What were your main reasons for choosing Norway as your study destination?
When I was younger, I had an interest in Norwegian music. Norwegian heavy metal music, to be more specific. And I had this very romanticised view of Norway; I thought it was all going to be castles and woods, and people living in cabins…
So I wanted to go and see the actual Norway, and to acquaint myself with how people actually are over there.
As a language student, I was also fascinated by the Norwegian language. I knew a few words, and I was really curious to find out more about it.
Why did you choose to study at the Østfold University College?
Originally, I wasn’t aware that you could go to Norway as an exchange student. I was planning to go there after finishing my bachelor’s degree, just for a week or two, using my own funds. Then, in the year before my final year of study, I discovered the possibility to go to Norway on exchange, funded by the EEA Grants. So I did my research, I applied, and after a while I was accepted.
I could choose between two institutions, and I chose the Østfold University College because they had more of the programs I was interested in. I was an English major back then, and I was looking for something combining English culture and Norwegian culture. My programme included a course focusing on the cultural and linguistic links between Anglo-Saxon England and Scandinavia, and my research project involved exploring these links.
The course included a 10-day research trip to York, England, where we talked with people researching the Yorkshire dialect. They have a lot of words that are clearly of Scandinavian origin, you could recognise Norwegian words, Swedish words, combinations… it was very interesting.
How was your life as a student in Norway?
What I love about the Norwegian education system is that people are very, very calm, they are not uptight. You can really talk to the professors, and they understand your needs. They even adapt the course itself to suit you.
In my dorm, there were a lot of international students, and most of them were studying computer science. I learned a lot from them and it ignited my interest. So I went to a few courses. It was an opportunity for me to move into a different field, in which there are a lot of jobs.
I was allowed to use the computer labs and to have access to a lot of really nice technology, because they are very well equipped. And the library was great; they have access to a lot of scientific literature in databases, which in Romania is difficult to get to.
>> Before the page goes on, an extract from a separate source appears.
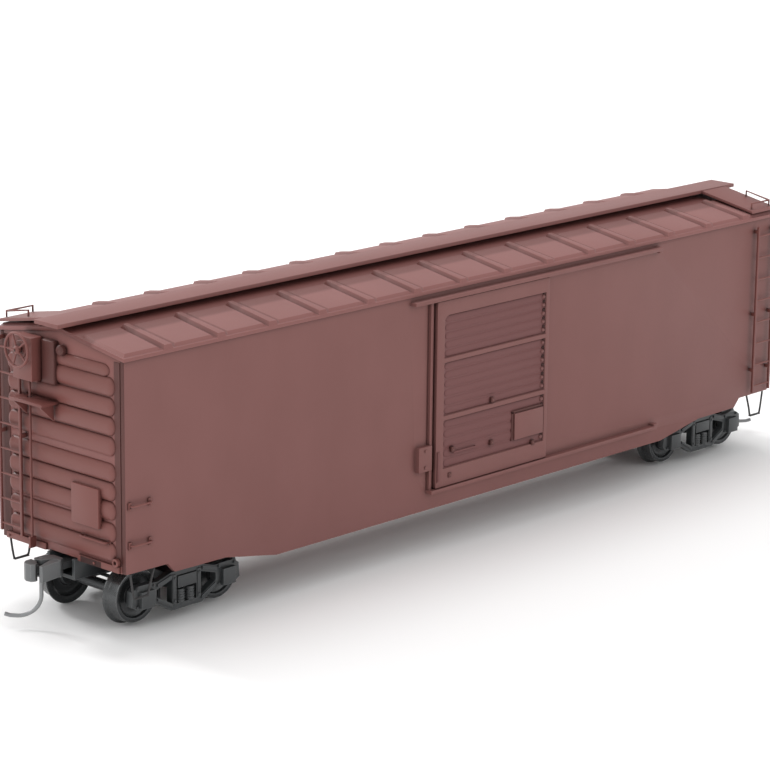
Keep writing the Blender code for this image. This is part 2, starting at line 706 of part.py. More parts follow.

After I came back, I applied for a degree in computer engineering. This is a field that is exploding now in Romania, and I can thank my experience in Norway for getting into the programme. Without that practical experience, without the know-how that the teachers and especially the other students have provided for me, I probably wouldn’t have considered this. So I can really say that studying in Norway was a life-changing experience.
How were you received when you came to Norway as an exchange student?
It was really great. They had this “buddy” system; Norwegian student representatives picked me up at the airport, we stopped somewhere to eat, and they gave me all the information I needed to check into the dorms. They were very helpful. It was an A+ experience.
Did something surprise you about living in Norway?
Well, I have to mention that it was shockingly expensive. When I was buying food I always calculated how much that would be in Romanian currency. And it was a bit shocking, to be honest.
The other thing that surprised me was that almost everyone was playing an instrument. Some were really good at what they were doing. There were pianos in the hallways in the university, and sometimes people would just sit down and start playing. I almost felt like being at the opera.
Do you have some advice to other students who are considering going on exchange?
First off, get informed. Be eager to communicate with the people at the receiving institution, and meet deadlines. One of the mistakes I made was that I treated this a bit superficially, and I didn’t know everything I needed to know beforehand. So be proactive and finish what you have to before you get there.
This goes further than just being informed about the country, the language and the study programme. You should get informed about transport possibilities and costs, for example, so that you know what to expect. And you should get informed about the laws and regulations, and understand that in Norway, a rule is a rule. You have to obey, otherwise you’ll have problems.
What would you highlight as a personal outcome of being an international student?
Many people in Norway have really nice hobbies and are passionate about them, and you can have really long and interesting conversations and learn a lot from them.
I think the best part is that you get to experience other people’s mindset – even for five minutes, even for an afternoon – and it broadens your perspectives incredibly. It makes you understand their positions and their way of thinking and living. I think that’s the best part of being an exchange student.